§ **GOAL**
Each line below should be reproduced without any alteration.

--- begin ---

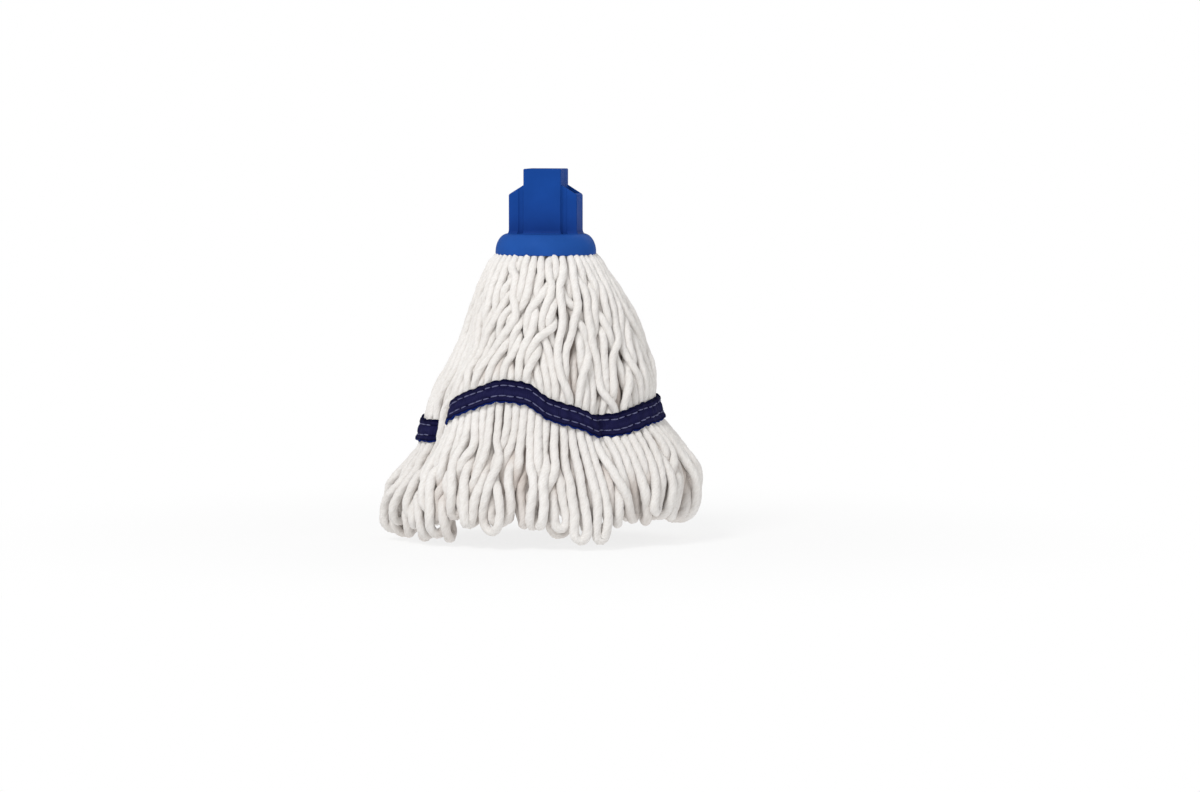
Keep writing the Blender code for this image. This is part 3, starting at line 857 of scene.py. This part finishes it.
# The folded middles of the yarns, pressed between the skirt's roof and the retainer.
CROWN_RIDGES = 44
CROWN_RIDGE = 0.0007
CROWN_PROFILE = (
    (0.0050, 0.2398), (0.0255, 0.2396), (0.0310, 0.2378), (0.0340, 0.2354), (0.0346, 0.2338),
    (0.0330, 0.2334), (0.0250, 0.2334), (0.0150, 0.2334), (0.0050, 0.2338),
)


def make_crown():
    """A ring of folded yarn with a ridge for every strand that crosses it."""
    points = np.array(CROWN_PROFILE)
    steps = 8 * CROWN_RIDGES
    turn = np.arange(steps) * 2.0 * np.pi / steps
    fine = np.concatenate([np.linspace(first, last, 4, endpoint=False)
                           for first, last in zip(points, np.roll(points, -1, axis=0))])
    ahead = np.roll(fine, -1, axis=0) - np.roll(fine, 1, axis=0)
    outward = np.stack([-ahead[:, 1], ahead[:, 0]], 1) / np.linalg.norm(ahead, axis=1)[:, None]
    ridge = CROWN_RIDGE * (np.abs(np.cos(CROWN_RIDGES * turn / 2.0)) - 0.7)
    section = fine[None] + ridge[:, None, None] * outward[None]
    points = np.stack([AXIS_X + section[..., 0] * np.cos(turn)[:, None],
                       AXIS_Y + section[..., 0] * np.sin(turn)[:, None], section[..., 1]], -1)
    shape = bmesh.new()
    rows = [[shape.verts.new(point) for point in row] for row in points]
    join_rings(shape, rows + rows[:1])
    bmesh.ops.recalc_face_normals(shape, faces=shape.faces)
    mesh = mesh_from("yarn_crown_folds", shape)
    mesh.shade_smooth()
    mesh.uv_layers.new(name="strand")
    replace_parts(make_object("yarn_crown_folds", mesh, YARN), "yarn_crown")


# The tailbands: name, first and last bearing.
BANDS = (("front", -64.0, 101.0), ("rear", 107.0, 287.0))
TAPE_STEP = 0.0007
TAPE_BASE = 0.0009
TAPE_PUFF = 0.0014
STITCH_ROWS = (("upper", 0.0044), ("lower", -0.0036))
STITCH_PITCH = 0.0066
STITCH_LENGTH = 0.0060
THREAD_RADIUS = 0.00055
TUCK_DEPTH = 0.0085
TUCK_DEGREES = 3.2
# The tape's uneven lie: puckers between the stitches, scallops of its upper and lower edge, and its bed.
PUCKER = 0.22
SLOW_PUCKER = 0.16
SLOW_PITCH = 0.0151
UPPER_SCALLOP = 0.00030
LOWER_SCALLOP = 0.00050
SCALLOP_PITCHES = (0.0073, 0.0117)
BED = (0.00040, 0.00030)
BED_PITCHES = (0.0093, 0.0217)
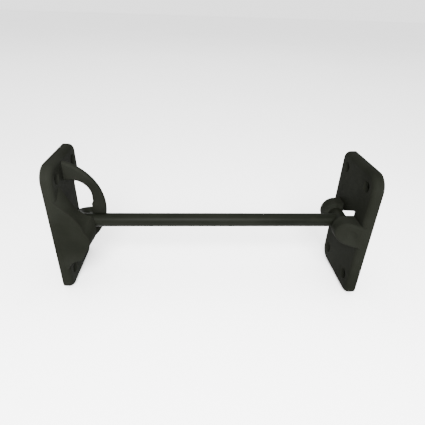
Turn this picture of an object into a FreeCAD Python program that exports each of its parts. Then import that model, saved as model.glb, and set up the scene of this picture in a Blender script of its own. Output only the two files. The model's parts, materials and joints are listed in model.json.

--- end ---

§ **COMPLETED EXERCISE**
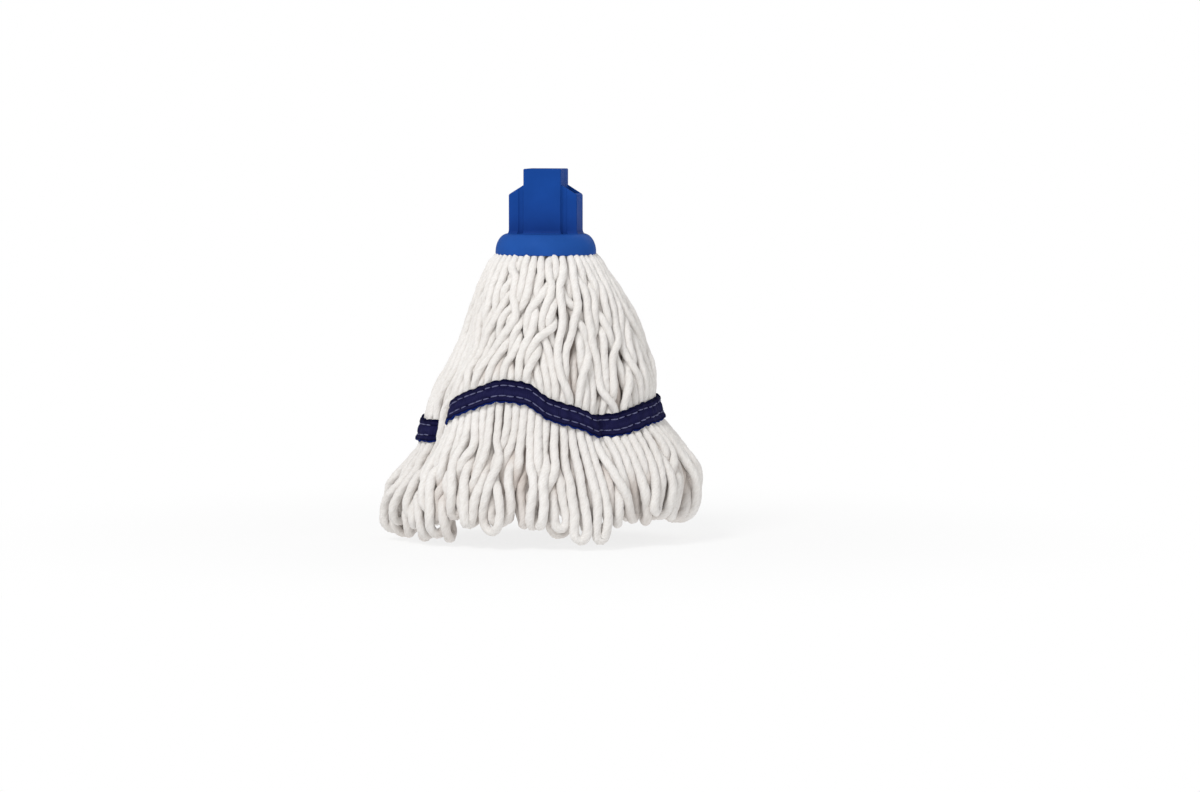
Keep writing the Blender code for this image. This is part 3, starting at line 857 of scene.py. This part finishes it.
# The folded middles of the yarns, pressed between the skirt's roof and the retainer.
CROWN_RIDGES = 44
CROWN_RIDGE = 0.0007
CROWN_PROFILE = (
    (0.0050, 0.2398), (0.0255, 0.2396), (0.0310, 0.2378), (0.0340, 0.2354), (0.0346, 0.2338),
    (0.0330, 0.2334), (0.0250, 0.2334), (0.0150, 0.2334), (0.0050, 0.2338),
)


def make_crown():
    """A ring of folded yarn with a ridge for every strand that crosses it."""
    points = np.array(CROWN_PROFILE)
    steps = 8 * CROWN_RIDGES
    turn = np.arange(steps) * 2.0 * np.pi / steps
    fine = np.concatenate([np.linspace(first, last, 4, endpoint=False)
                           for first, last in zip(points, np.roll(points, -1, axis=0))])
    ahead = np.roll(fine, -1, axis=0) - np.roll(fine, 1, axis=0)
    outward = np.stack([-ahead[:, 1], ahead[:, 0]], 1) / np.linalg.norm(ahead, axis=1)[:, None]
    ridge = CROWN_RIDGE * (np.abs(np.cos(CROWN_RIDGES * turn / 2.0)) - 0.7)
    section = fine[None] + ridge[:, None, None] * outward[None]
    points = np.stack([AXIS_X + section[..., 0] * np.cos(turn)[:, None],
                       AXIS_Y + section[..., 0] * np.sin(turn)[:, None], section[..., 1]], -1)
    shape = bmesh.new()
    rows = [[shape.verts.new(point) for point in row] for row in points]
    join_rings(shape, rows + rows[:1])
    bmesh.ops.recalc_face_normals(shape, faces=shape.faces)
    mesh = mesh_from("yarn_crown_folds", shape)
    mesh.shade_smooth()
    mesh.uv_layers.new(name="strand")
    replace_parts(make_object("yarn_crown_folds", mesh, YARN), "yarn_crown")


# The tailbands: name, first and last bearing.
BANDS = (("front", -64.0, 101.0), ("rear", 107.0, 287.0))
TAPE_STEP = 0.0007
TAPE_BASE = 0.0009
TAPE_PUFF = 0.0014
STITCH_ROWS = (("upper", 0.0044), ("lower", -0.0036))
STITCH_PITCH = 0.0066
STITCH_LENGTH = 0.0060
THREAD_RADIUS = 0.00055
TUCK_DEPTH = 0.0085
TUCK_DEGREES = 3.2
# The tape's uneven lie: puckers between the stitches, scallops of its upper and lower edge, and its bed.
PUCKER = 0.22
SLOW_PUCKER = 0.16
SLOW_PITCH = 0.0151
UPPER_SCALLOP = 0.00030
LOWER_SCALLOP = 0.00050
SCALLOP_PITCHES = (0.0073, 0.0117)
BED = (0.00040, 0.00030)
BED_PITCHES = (0.0093, 0.0217)
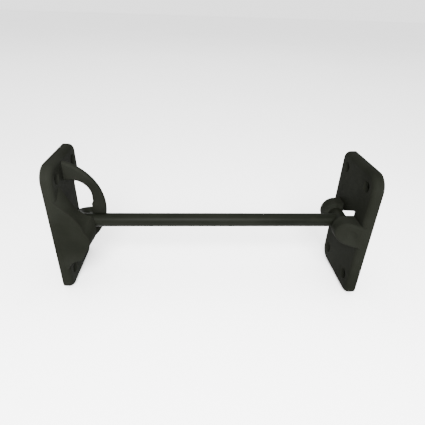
Turn this picture of an object into a FreeCAD Python program that exports each of its parts. Then import that model, saved as model.glb, and set up the scene of this picture in a Blender script of its own. Output only the two files. The model's parts, materials and joints are listed in model.json.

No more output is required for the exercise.